Look, I wish that the economy were growing and creating all sorts of jobs. Then we could raise rates and the stock market could handle it. But that sure wasn't the case in December when the Fed raised and the stock market got hammered. And Janet Yellen was on point when she said the job growth has slowed despite some pick-up in the economy, an anomaly that means getting more out of fewer people.
But I think the Fed isn't being clever. The Fed owns trillions of dollars in U.S. bonds. As colleague and writing partner Matt Horween points out, we have a worldwide shortage in all treasuries and only the Fed is sitting on a vast storehouse of them. Why not have the Fed selloff these treasuries, which gradually would allow interest rates to rise from the supply, and it could accomplish what it wanted, make a huge profit for the Treasury and get rid of the craziness of negative rates worldwide.
This could be the biggest win of all time and eliminate the biggest worry the Fed has -- all of those bonds! I have heard talk that this wouldn't be right, that the Fed has to own these bonds to maturity. It's really the opposite, though. If the Fed took the extraordinary act of buying treasuries in the open market to get the economy to a better place, it can take the far less extraordinary act of selling them in the open market to gradually raise rates while ringing the register and solving the dilemma of a dearth of worldwide risk-free assets. There is no rule, no law that says the Fed can't do this.
Sometimes being creative is better than standing pat, and that's what the Fed needs to be to get us out of this jam.
Which brings me to the second of the two hurdles this market has to go through: the coming decision in Britain about leaving or staying in the European Union.
I believe that uncertainty about this issue as well as the price of oil -- more on that in a moment -- explain why we didn't have our usual explosion higher in stock prices after the meeting ended without a rate rise.
Now I think more people are worried about this British vote than they would be otherwise because they sure weren't worried not that long ago. I believe that many of the scary stories we hear about what could occur are being circulated by people who ignored or dismissed this very possibility not that long ago and don't want to look like idiots.
The rhetoric is pretty terrifying. I saw research today predicting that the stocks of the big British banks are going to fall 40% if Brits vote to leave.
Here's where I come out on this. We could have a couple of day buying opportunities in high-yield stocks like the utilities and the real estate investment trusts that could be a godsend. You might get your chance to buy AT&T or General Mills or Bristol-Myers Squibb or Pfizer at prices that are ludicrous. I would stand there and buy all the Dominion or American Electric Power -- which is part of our Action Alerts PLUS portfolio -- or Con Ed there is to buy. I can imagine being at my old hedge fund bidding, literally bidding for a million shares of any one of these stocks if the vote goes down badly. I could see grabbing the phone and shouting, "Seventy-seven bid for one million shares of ConEd, right on the line, come on, hit me."

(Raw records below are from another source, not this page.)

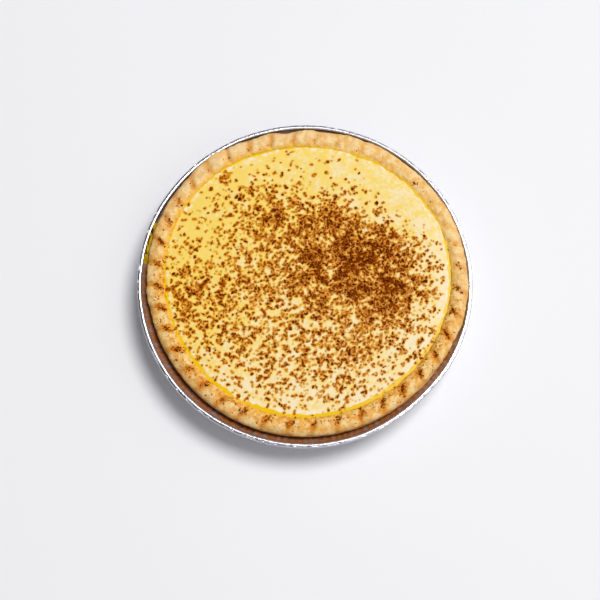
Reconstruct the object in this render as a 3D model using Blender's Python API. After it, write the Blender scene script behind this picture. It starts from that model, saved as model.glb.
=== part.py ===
"""A custard tart in its own foil dish.

A pressed foil dish with a rolled rim holds a shortcrust shell with a crimped edge, and the shell holds a set
custard. Ground cinnamon lies on the custard, and its largest clumps are part of the custard's solid.

Metres, +Z up. The origin is the middle of the dish's underside, and the front of the tart faces -Y.
"""

import math
import random

import bmesh
import bpy
from mathutils import Matrix, Vector, noise

# Foil dish
DISH_RADIUS = 0.110          # to the outside of the rolled rim
DISH_HEIGHT = 0.028
DISH_BASE_RADIUS = 0.086     # where the wall would meet the underside without its fillet
BEAD_WIDTH = 0.0036          # the rolled rim, seen from above
BEAD_HEIGHT = 0.0028
FOIL = 0.0005                # real foil is about 0.1 mm
BASE_FILLET = 0.003
PLEATS = 60                  # upright wrinkles that drawing the foil leaves in the wall
PLEAT_DEPTH = 0.0004
PLEAT_FADE = 0.006           # the pleats grow from the base over this height

# Shortcrust shell, measured from its own middle
CRUST_BASE_RADIUS = 0.0805
CRUST_RADIUS = 0.1031        # outer edge of the crimped rim
CRUST_INNER_RADIUS = 0.0935  # where the custard meets the rim
CRUST_TOP = 0.0322
CRUST_FLOOR = 0.004          # thickness of the pastry under the custard
CRUST_OFFSET = Vector((0.0014, 0.0022, 0.0))    # it has slid to the back right of its dish
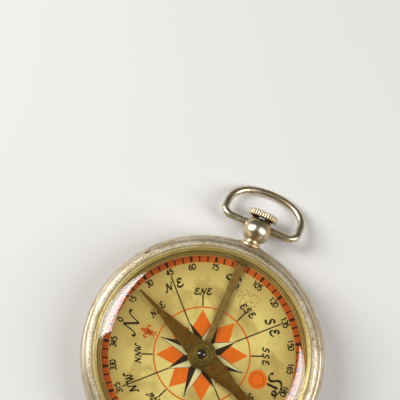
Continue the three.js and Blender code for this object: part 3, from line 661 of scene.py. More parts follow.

Yet, I don't hear that kind of talk. All I hear is fear.
So all I can say is when everyone is scared you have to worry that you are going to miss the opportunity, not get a good one. Or, to put it another way, with Johnson & Johnson at $116 it would be gift to get that stock under $110 because of Brexit, but that's a gift I bet you never get. AT&T hit a 52-week high today and it yields 4.74% when the 10-year treasury yields a third of that. The stock is at $40. Now that it owns Direct TV it is more levered to the New York Giants and the Chicago Bears than it is to Brexit. If you can get that stock at $38 either before or after Brexit, take it.
Recall that these big hedge fund managers find it so easy to say there could be a 10% to 20% decline in stocks, but they find it impossible to name a stock that they would buy if it were to come down that much.
That's typical, and it's a sign of how unhelpful these siren singers with their jeremiads really are.
Now, I am not calm about Brexit. I am simply saying get ready for the next day down. However, if we are down 3% to 5% ahead of the vote, I am going to ask you to buy stocks that yield 3.5% ahead of the vote and then buy some more after.
What keeps me from saying get aggressive right now?
We were rallying just fine today off the Fed when oil turned down, and I have to tell you that the wall of $50 is less likely to be banged than the floor of $45. When oil goes down, the S&P goes down. There was a moment where the Dow swooned 40 points and I checked everywhere to find out why. There was only one reason -- oil turned negative.
We got our big oil inventory numbers today and they showed a further drop in production in this country, which makes the $45 level one that could provide support. Nevertheless, with the Fed on hold and Brexit not for another week, crude is what matters, which is a variable that's hard to game.
Anyway, with the Fed out of the picture but oil playing havoc and Brexit coming up, we can only remain cautious until oil drops three bucks and the stock market drops 3% to 5% ahead of the vote. That's when you put some of that mad money to work in higher-yielding, all-domestic equities. That's the game plan -- you just have to be ready to implement it.